The story is sometimes truncated to have just a list of the animals after the vulture, but it can be told with “by and by, he met a…” introducing each animal, for more opportunities to practice the chants.
These passages can be written onto sentence strips and put up in your pocket chart for reading practice, and the kids can chant them as the story is being told. Once the story is well learned, individual students can take the parts of the vulture, jackal, tiger, wolf, dog, and eagle, each saying the rhymes in turn.
This page has a printable tiger mask. While it has a number of animal masks to print out, they do not include the other animals in the story. Why not use their basic mask template for inspiration to draw masks? They also have the clever idea to attach a mask face to kids’ sunglasses from the dollar store.
Alternatively, the class could be divided into seven parts — the six predators and the Lambikin — and the students could say their parts in chorus.
Once the story has been told and retold, it is time for cross-curricular connections.
- “The Lambikin” is an excellent choice for introducing beginning, middle, and end of a story. There is the trip to Granny’s house, the fattening visit, and the trip home, ending with being eaten.
- This story can also be used for sequencing. Use magnetic letters or letter cards to stand for the predators, giving each student the initials of all six animals. While listening to the story, students can put the animals in order as they appear. Then they can notice that the animals are in reverse order on the way back, and return the letters to their original pile as the animals are mentioned in the story.
- Use the rhymes for vowel practice with emergent readers or ESL students. “To Granny’s house I go, where I shall fatter grow, and you can eat me so” gives practice with long O. “Drumikin, Drumikin, have you seen Lambikin?” gives practice for short I.
- For older students, use Venn Diagrams or the grouping pocket chart to compare “The Lambikin” with “The Three Billy Goats Gruff,” another “eat me when I’m fatter” story. Let the red circle be one story and the green circle the other, with the yellow circle for shared characteristics.
- The Lambikin’s granny is able to make a drum quickly on short notice. Your class can, too, if they are provided with oatmeal cartons, coffee cans, or similar drum-shaped containers. Use the drums to keep the beat while chanting the rhymes in the story.
- The drum in the picture above and the video below is a khol drum. This drum is commonly found in the Bengal region, while the story is from the Punjab region. The Lambikin’s drum might have been a dhol drum instead. Have students do some research and try out the rhythms of traditional Indian drumming.

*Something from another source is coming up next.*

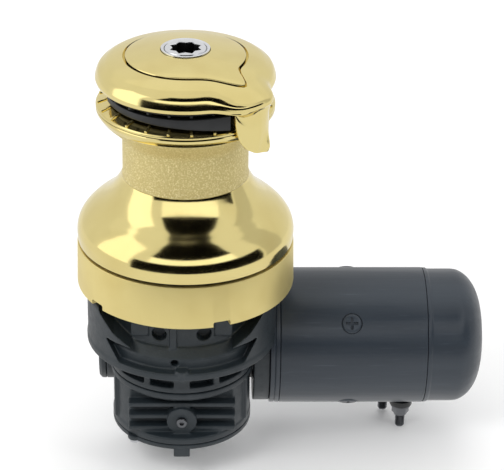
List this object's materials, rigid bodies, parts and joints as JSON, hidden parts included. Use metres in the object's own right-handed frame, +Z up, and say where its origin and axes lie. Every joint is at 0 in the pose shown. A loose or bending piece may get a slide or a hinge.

- If you have a drum in the classroom, play “The Talking Drum Game.” If you need a drum, click that link to find a good tom-tom from remo. Remo kids’ drums make pleasant sounds and are bright-colored and fun, too.
- This story is excellent for practicing rhythms. Use the Drumikin’s “tumpa tum too” to teach quarter and eighth notes.
Social Studies This is the perfect opportunity to study India. Here are some links for this purpose:
- PBS has a collection of high school World History lesson plans to go with “The Story of India.”
- The British Museum’s interactive site has lots of information and interesting online “challenges.” This will be a great site to set up in your computer center.
- There are some very good classroom activity books for India, includingTravel Through: India, the Hands On Heritage India Activity Book , and the Teacher Created Ancient India Thematic Unit.
- Here is a lesson plan for examining India’s regions, with worksheets and discussion questions. “The Lambikin” is a story from the Punjab region.
- A Virtual Village is a good site for practicing online research skills.
- The food chain as represented in “The Lambikin” is pretty simple: everybody wants to eat the Lambikin. Compare this with the more complex food chains and webs you have studied.
- Here is a simple site on animals of India. There are photographs and basic information. Have students compare the wildlife of India with the animals of their own region. Check out our lesson plans on tigers, too.
- The various animals in “The Lambikin” represent a number of different groups: birds and mammals, domestic and wild animals, predators and scavengers, cats and dogs. Use them to practice classification.